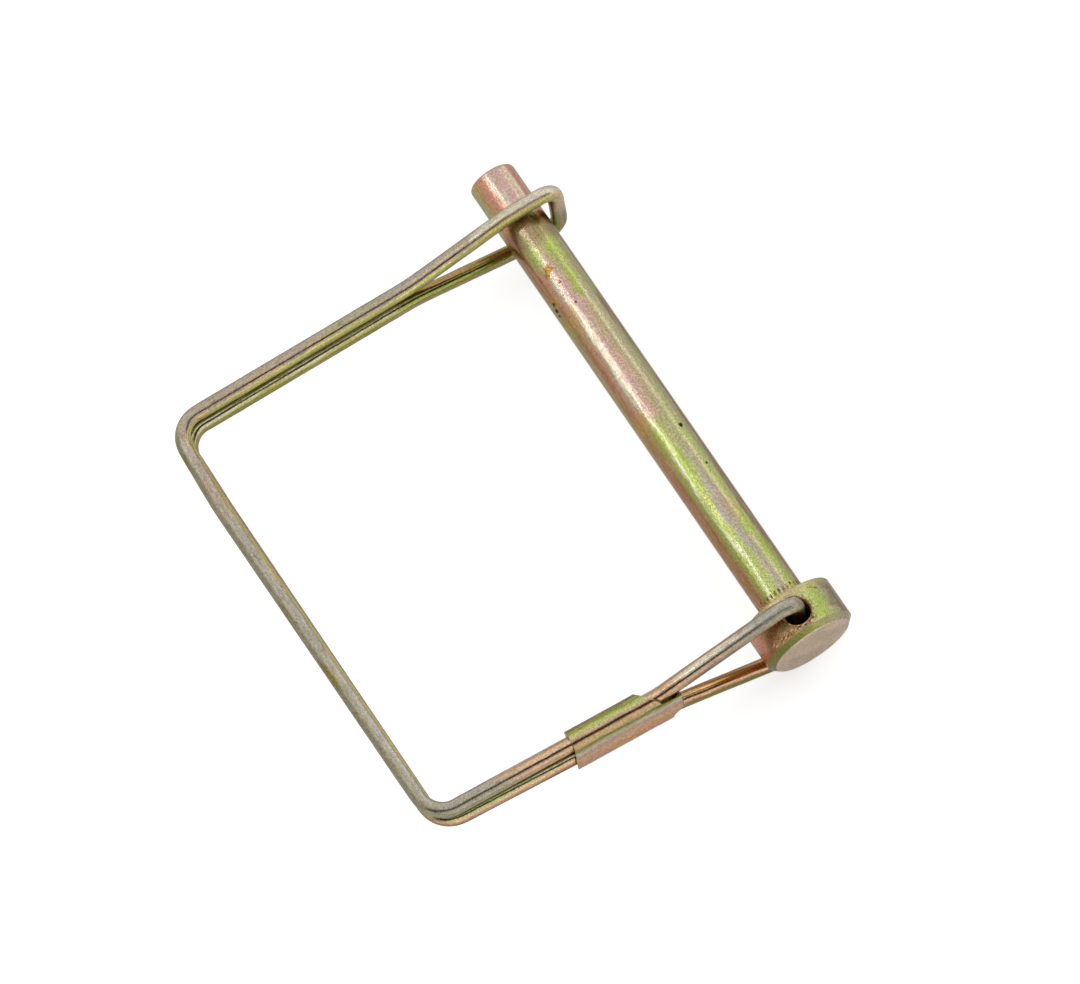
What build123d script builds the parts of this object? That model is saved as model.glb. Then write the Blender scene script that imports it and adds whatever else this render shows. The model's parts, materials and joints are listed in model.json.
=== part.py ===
from build123d import *
import math
import os

# Hitch pin lock: a 1/4 in steel pin with a pressed-on collar, held by a square bail of spring wire.
# Frame, in mm: origin at the centre of the head's shoulder, +Y along the shank to its tip,
# +Z along the cross hole that the bail turns in. The latched bail lies on the -X side.

# Shank: a plain round pin that sits in a shallow register in the head, with a reduced spigot pressed in
shank_d = 6.35
shank_len = 67.9
tip_edge = 0.7
register_depth = 0.15
spigot_d = 6.0
spigot_len = 4.9
spigot_edge = 0.3

# Knurl run-out: a ring of short axial nicks on the shank just clear of the shoulder
nick_count = 33
nick_r = 0.13
nick_depth = 0.08
nick_start = 0.85
nick_end = 1.6

# Head: a collar with a blind seat for the spigot and a cross hole for the wire
head_d = 12.2
head_len = 6.1
shoulder_edge = 0.3
face_chamfer_axial = 0.78
face_chamfer_radial = 0.85
cross_hole_d = 3.4
cross_hole_y = -2.95
cross_hole_mouth = 0.15

# Spring wire: two strands, front (+Z) and rear (-Z), run side by side round the square
wire_d = 2.1
strand_z = 1.07
corner_r = 3.5
fork_r = 6.0
ferrule_bend_r = 20.0
bow_r = 60.0
loop_bend_r = 12.0

# Lower arm: from the cross hole, down the fork, through the ferrule, to the lower outer corner.
# A stagger is how far the front strand lies outside the rear one, in the plane of the square.
hook_x = 0.25
hook_apex_z = 9.2
hook_r = 2.0
wire_end_z = 1.0
fork_x = -19.5
ferrule_near_x = -17.2
ferrule_far_x = -32.1
lower_slope_in = -0.068
lower_slope_out = -0.081
hook_stagger = 0.9
ferrule_stagger = 1.0
low_corner_stagger = 0.66

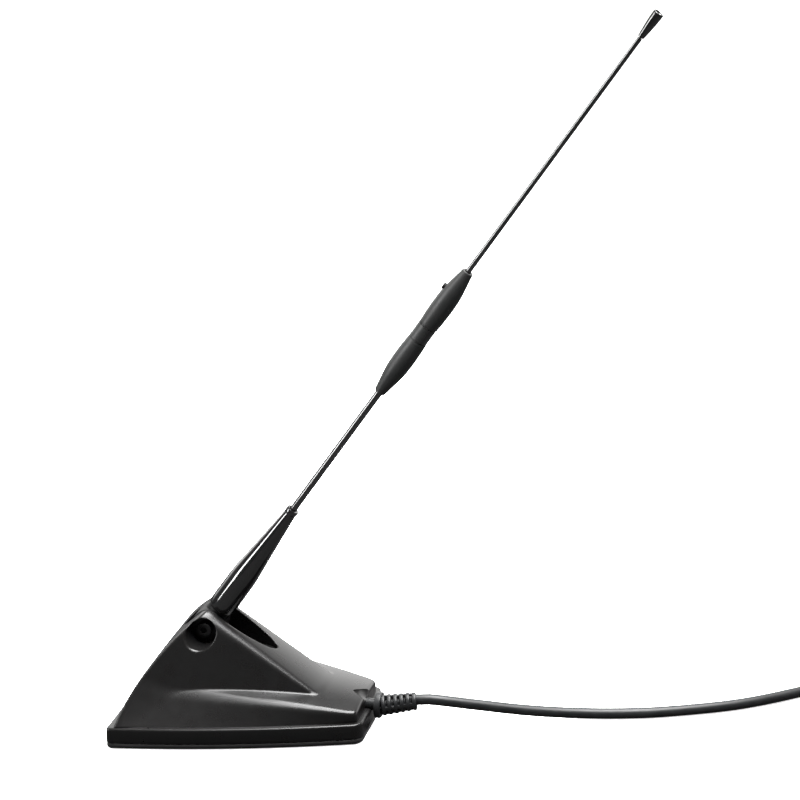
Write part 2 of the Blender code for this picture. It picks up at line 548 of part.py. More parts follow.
def build_lead(base, nut, jacket, brass, zinc, white):
    """The boot, the lead, its coil, and the plug with its turning nut."""
    yawed = Vector((math.cos(GLAND_YAW) * math.cos(GLAND_RISE), math.sin(GLAND_YAW) * math.cos(GLAND_RISE),
                    math.sin(GLAND_RISE)))
    straight = Vector((1, 0, 0))
    boot = bmesh.new()
    rings = []
    for along, radius in ((-10.5, 3.2), (-8.6, 3.2), (-8.6, 2.7), (0.4, 2.7), (0.4, 5.6), (0.9, 6.0),
                          (3.9, 6.0), (4.4, 5.6)):
        rings.append(ring_around(GLAND + straight * along * MM, straight, radius * MM, 24))
    root, ribs = GLAND + straight * 4.4 * MM, 6
    for i in range(ribs):
        near, outer = BOOT_LENGTH * i / ribs, (4.9 - 0.85 * i / (ribs - 1)) * MM
        for along, radius in ((near + 0.3 * MM, outer - 1.0 * MM), (near + 1.1 * MM, outer - 1.0 * MM),
                              (near + 1.2 * MM, outer), (near + 2.7 * MM, outer)):
            rings.append(ring_around(root + yawed * along, yawed, radius, 24))
    add_rings(boot, rings)
    place("cable_boot", boot, jacket, base)
    inner = [(NOSE_X + x * MM, y * MM, z * MM) for x, y, z in
             ((97.5, 0, 11.6), (94, 0.4, 11.7), (90, 1.2, 12.8), (86.5, 1.8, 15.0), (84.0, 2.0, 16.8))]
    tube("lead_inner", inner, 1.5 * MM, white, base)
    tube("cable_run", smooth_line(RUN_POINTS, 10 * MM), LEAD_RADIUS, jacket, base)
    ring = [(0.1 * MM, COIL_INSIDE), (0.1 * MM, COIL_OUTSIDE), (COIL_HEIGHT, COIL_OUTSIDE), (COIL_HEIGHT, COIL_INSIDE)]
    place("cable_coil", turned(ring, UP, COIL_CENTRE, hollow=True, segments=40), jacket, base)
    tube("cable_tail", smooth_line(TAIL_POINTS, 10 * MM), LEAD_RADIUS, jacket, base)
    rear = Vector(TAIL_POINTS[-1])
    axis = PLUG_DIRECTION
    crimp = [(0.3, 3.4), (9.7, 3.4)]
    body = [(10.0, 4.2), (12.0, 5.6), (17.0, 5.6), (17.0, 4.3), (24.0, 4.3), (24.0, 3.5), (18.0, 3.5), (18.0, 2.0),
            (14.0, 2.0), (14.0, 1.2), (11.0, 1.2), (10.0, 1.2)]
    coupling = [(17.3, 4.65), (17.3, 6.6), (18.0, 7.3), (29.0, 7.3), (30.0, 6.6), (30.0, 5.4), (24.5, 5.4),
                (24.5, 4.65)]
    insulator = [(18.4, 0.95), (18.4, 3.15), (23.6, 3.15), (23.6, 0.95)]
    pin = [(14.6, 0.6), (25.0, 0.6), (26.4, 0.25)]
    place("plug_crimp", turned(in_mm(crimp), axis, rear, segments=20), zinc, base)
    place("plug_body", turned(in_mm(body), axis, rear, hollow=True, segments=24), zinc, base)
    place("plug_insulator", turned(in_mm(insulator), axis, rear, hollow=True, segments=20), white, base)
    place("plug_pin", turned(in_mm(pin), axis, rear, segments=12), brass, base)
    place("plug_nut", turned(in_mm(coupling), axis, hollow=True, segments=24), zinc, nut)


def main():
    """Builds the antenna."""
    clear_scene()
    plastic = finish("satin_black_plastic", BLACK_PLASTIC, 0.45, 0.0)
    gloss = finish("gloss_black_lacquer", (0.01, 0.01, 0.011, 1), 0.12, 0.0)
    rubber = finish("charcoal_rubber", (0.035, 0.035, 0.037, 1), 0.7, 0.0)
    rod = finish("black_chromed_steel", (0.02, 0.02, 0.02, 1), 0.25, 0.6)
    steel = finish("plated_steel", (0.45, 0.45, 0.46, 1), 0.35, 1.0)
    zinc = finish("zinc_nickel", (0.6, 0.6, 0.6, 1), 0.3, 1.0)
    magnet = finish("nickel_magnet", (0.5, 0.5, 0.48, 1), 0.25, 1.0)
    brass = finish("brass", (0.7, 0.5, 0.2, 1), 0.3, 1.0)
    copper = finish("copper", (0.75, 0.35, 0.2, 1), 0.3, 1.0)
    green = finish("board_laminate", (0.02, 0.15, 0.06, 1), 0.5, 0.0)
    white = finish("white_dielectric", (0.75, 0.75, 0.72, 1), 0.5, 0.0)
    base = empty("base_origin", (0, 0, 0))
    whip = empty("whip_hinge", HINGE)
    tip = empty("upper_rod_slide", (0, 0, 0), whip)
    nut = empty("plug_nut_axis", TAIL_POINTS[-1], base)
    build_housing(plastic, base)
    build_underside(base, rubber, steel, magnet, zinc)
    build_electronics(base, green, brass, zinc)
    build_hinge(base, whip, steel, zinc)
    build_whip(whip, tip, gloss, rubber, rod, copper, white, zinc)
    build_lead(base, nut, rubber, brass, zinc, white)


if __name__ == "__main__":
    main()
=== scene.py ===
"""The looks of a folding whip antenna on a wedge-shaped vehicle base, with its lead and plug.

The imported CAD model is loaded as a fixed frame, and every piece made here rides on one of its
bodies. Sizes are written in millimetres, and lengths along the base are counted from its nose.
"""

from __future__ import annotations

import json
import logging
import math
from dataclasses import dataclass, field
from enum import Enum
from typing import Sequence

import bmesh
import bpy
import numpy as np
from mathutils import Matrix, Vector

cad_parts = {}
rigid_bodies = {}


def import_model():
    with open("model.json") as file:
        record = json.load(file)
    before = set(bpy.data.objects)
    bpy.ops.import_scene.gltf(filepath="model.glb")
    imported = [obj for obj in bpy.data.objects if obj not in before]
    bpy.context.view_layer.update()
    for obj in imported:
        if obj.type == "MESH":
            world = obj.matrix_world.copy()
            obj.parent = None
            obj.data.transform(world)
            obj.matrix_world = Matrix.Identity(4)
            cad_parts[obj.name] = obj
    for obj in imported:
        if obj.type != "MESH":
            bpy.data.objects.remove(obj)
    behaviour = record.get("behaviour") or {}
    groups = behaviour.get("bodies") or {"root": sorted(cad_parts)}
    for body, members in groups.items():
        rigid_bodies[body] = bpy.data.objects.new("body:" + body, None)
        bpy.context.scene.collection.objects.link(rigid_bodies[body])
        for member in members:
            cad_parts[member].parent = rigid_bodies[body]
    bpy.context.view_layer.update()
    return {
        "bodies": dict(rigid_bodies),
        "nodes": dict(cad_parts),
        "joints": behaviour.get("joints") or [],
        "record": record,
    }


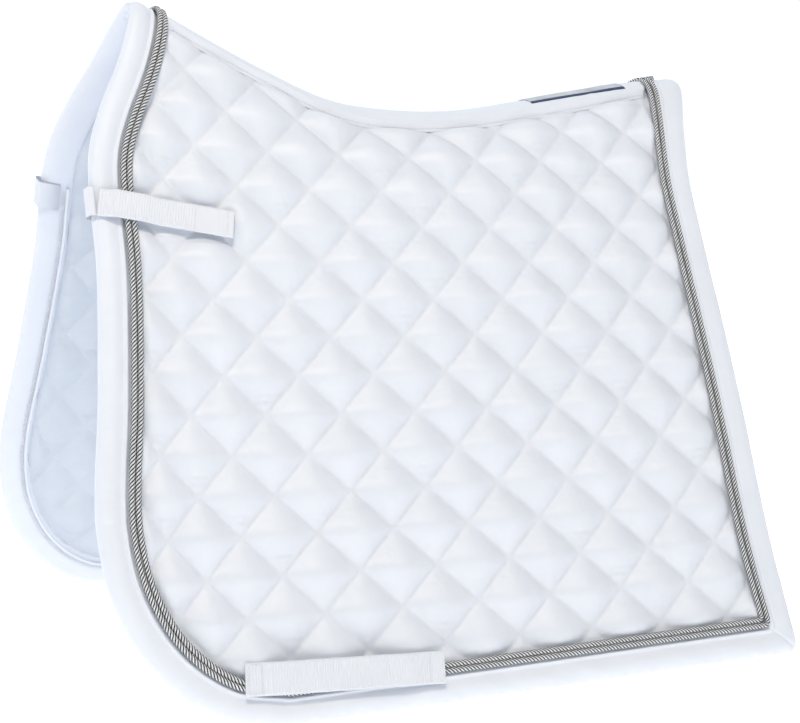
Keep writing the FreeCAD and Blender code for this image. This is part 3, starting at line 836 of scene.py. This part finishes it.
def trim_cord(name, side, which, inset, hand):
    """Silver strands laid round each other, with a fine near-black strand in each groove: partly the
    cord's own dark thread, partly painted shade in the grooves between the silver strands.
    """
    count = len(Edge.outer)
    index = np.linspace(0, count - 1, 6000)
    x, down = border_place(index, inset)
    kept = down > -ridge_length(x) + 0.05
    x, down = x[kept], down[kept]
    line = sheet_points(side, x, down, CORD_OFFSET)
    run = run_along(line)
    places = np.arange(0.0, run[-1], 0.9)
    x, down = np.interp(places, run, x), np.interp(places, run, down)
    wobble = 0.12 * smooth_noise(places, 23.0, 71 + side)
    line = sheet_points(side, x, down, CORD_OFFSET + wobble)
    out = unit(sheet_points(side, x, down, CORD_OFFSET + 1.0) - line)
    across = np.cross(unit(np.gradient(line, axis=0)), out)
    verts, faces, shine = [], [], []
    turn = hand * math.tau * (places / LAY)
    for strand in range(2 * STRANDS):
        thin = strand % 2
        angle = turn + math.tau * strand / (2 * STRANDS)
        reach = (CORD_RADIUS - 0.36 if thin else CORD_RADIUS - 0.93) * M
        radial = np.cos(angle)[:, None] * out + np.sin(angle)[:, None] * across
        sides_count = 5 if thin else 7
        ring = tube_along(line + radial * reach, (0.5 if thin else 0.93) * M, sides_count, radial)
        faces_here = grid_faces(len(places), sides_count, close_columns=True)
        faces.append(faces_here + sum(len(v) for v in verts))
        verts.append(ring)
        shine.append(np.full(len(faces_here), thin, dtype=np.int32))
    piece = make_mesh(name + "_trim_" + which, np.vstack(verts), np.vstack(faces), flip=side > 0)
    dress(piece, [silver_thread, dark_thread_groove_shade])
    piece.data.polygons.foreach_set("material_index", np.concatenate(shine))
    fold_blend(piece)
    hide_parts(*(f"{name}_{part}_cord_{which}" for part in ("trim", "withers", "croup")))


# ---- Webbing ----
STRAP_WIDTH, STRAP_TURN, STRAP_LENGTH = 22.0, math.radians(10.8), 110.0
STRAP_EDGE_X, STRAP_DOWN, STRAP_HINGE = -314.3, 14.5, 4.2
STRAP_SLOPE = 0.19
LOOP_WIDTH, LOOP_LENGTH, LOOP_TURN = 25.0, 157.0, math.radians(3.0)
LOOP_X, LOOP_DOWN = -158.0, 385.0
WEBBING = 1.2
RIB = 2.1                               # spacing of the ribs across the webbing


def ribbon(name, side, place, profile, width, ribs, end_skew=0.0, seed=0):
    """Ribbed webbing. place gives x and down from a length and a distance across; profile is
    the height of its lower face against the length."""
    lengths = np.arange(profile[0][0], profile[-1][0] + 0.01, RIB / 5)
    lower = np.interp(lengths, *zip(*profile))
    kernel = np.ones(9) / 9
    padded = np.concatenate([np.full(4, lower[0]), lower, np.full(4, lower[-1])])
    lower = np.convolve(padded, kernel, mode="valid")
    across = np.linspace(-width / 2, width / 2, 17)
    wave = ribs(lengths) * 0.27 * np.cos(math.tau * lengths / RIB)
    edge = np.clip((width / 2 - np.abs(across)) / 0.9, 0.0, 1.0)
    skewed = lengths[:, None] + end_skew * across[None, :]
    x, down = place(skewed, across[None, :] + 0.12 * smooth_noise(lengths, 9.0, seed)[:, None])
    body = lower[:, None] + 0.25 * smooth_noise(lengths, 40.0, seed + 1)[:, None]
    selvedge = 0.22 * np.exp(-((np.abs(across) - width / 2 + 1.2) / 0.5) ** 2)
    upper = body + WEBBING * (0.55 + 0.45 * edge) + wave[:, None] * edge + selvedge
    under = body + WEBBING * 0.4 * (1 - edge) + 0.5 * wave[:, None] * edge
    top, bottom = sheet_points(side, x, down, upper), sheet_points(side, x, down, under)
    piece = closed_strip(name, top, bottom, lengths[:, None], across[None, :], flip=side > 0)[0]
    return dress(piece, webbing_cloth)


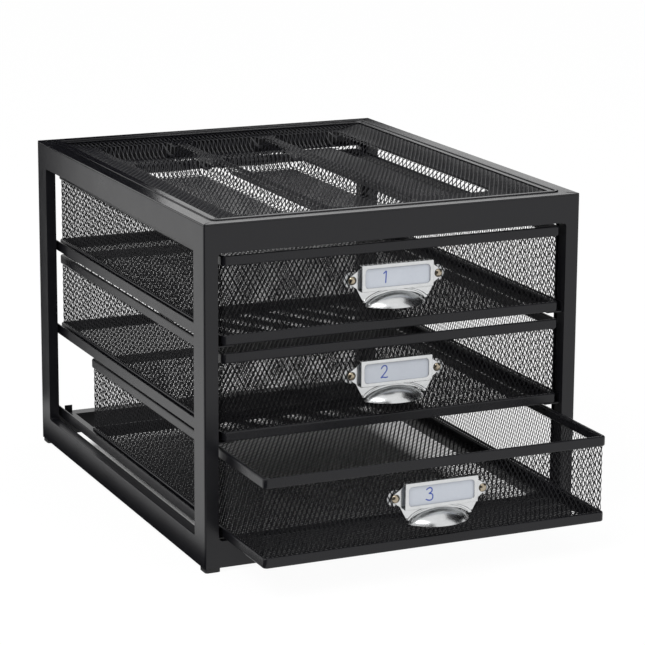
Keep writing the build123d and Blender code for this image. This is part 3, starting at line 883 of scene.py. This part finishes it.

----

Exercise:
Above are the lines; repeat exactly the ones from the line containing "0.35, 0.2, 1), 0.3, 1.0)" down to the line containing "from mathutils import Matrix, Vector", both inclusive.

Written solution:
    copper = finish("copper", (0.75, 0.35, 0.2, 1), 0.3, 1.0)
    green = finish("board_laminate", (0.02, 0.15, 0.06, 1), 0.5, 0.0)
    white = finish("white_dielectric", (0.75, 0.75, 0.72, 1), 0.5, 0.0)
    base = empty("base_origin", (0, 0, 0))
    whip = empty("whip_hinge", HINGE)
    tip = empty("upper_rod_slide", (0, 0, 0), whip)
    nut = empty("plug_nut_axis", TAIL_POINTS[-1], base)
    build_housing(plastic, base)
    build_underside(base, rubber, steel, magnet, zinc)
    build_electronics(base, green, brass, zinc)
    build_hinge(base, whip, steel, zinc)
    build_whip(whip, tip, gloss, rubber, rod, copper, white, zinc)
    build_lead(base, nut, rubber, brass, zinc, white)


if __name__ == "__main__":
    main()
=== scene.py ===
"""The looks of a folding whip antenna on a wedge-shaped vehicle base, with its lead and plug.

The imported CAD model is loaded as a fixed frame, and every piece made here rides on one of its
bodies. Sizes are written in millimetres, and lengths along the base are counted from its nose.
"""

from __future__ import annotations

import json
import logging
import math
from dataclasses import dataclass, field
from enum import Enum
from typing import Sequence

import bmesh
import bpy
import numpy as np
from mathutils import Matrix, Vector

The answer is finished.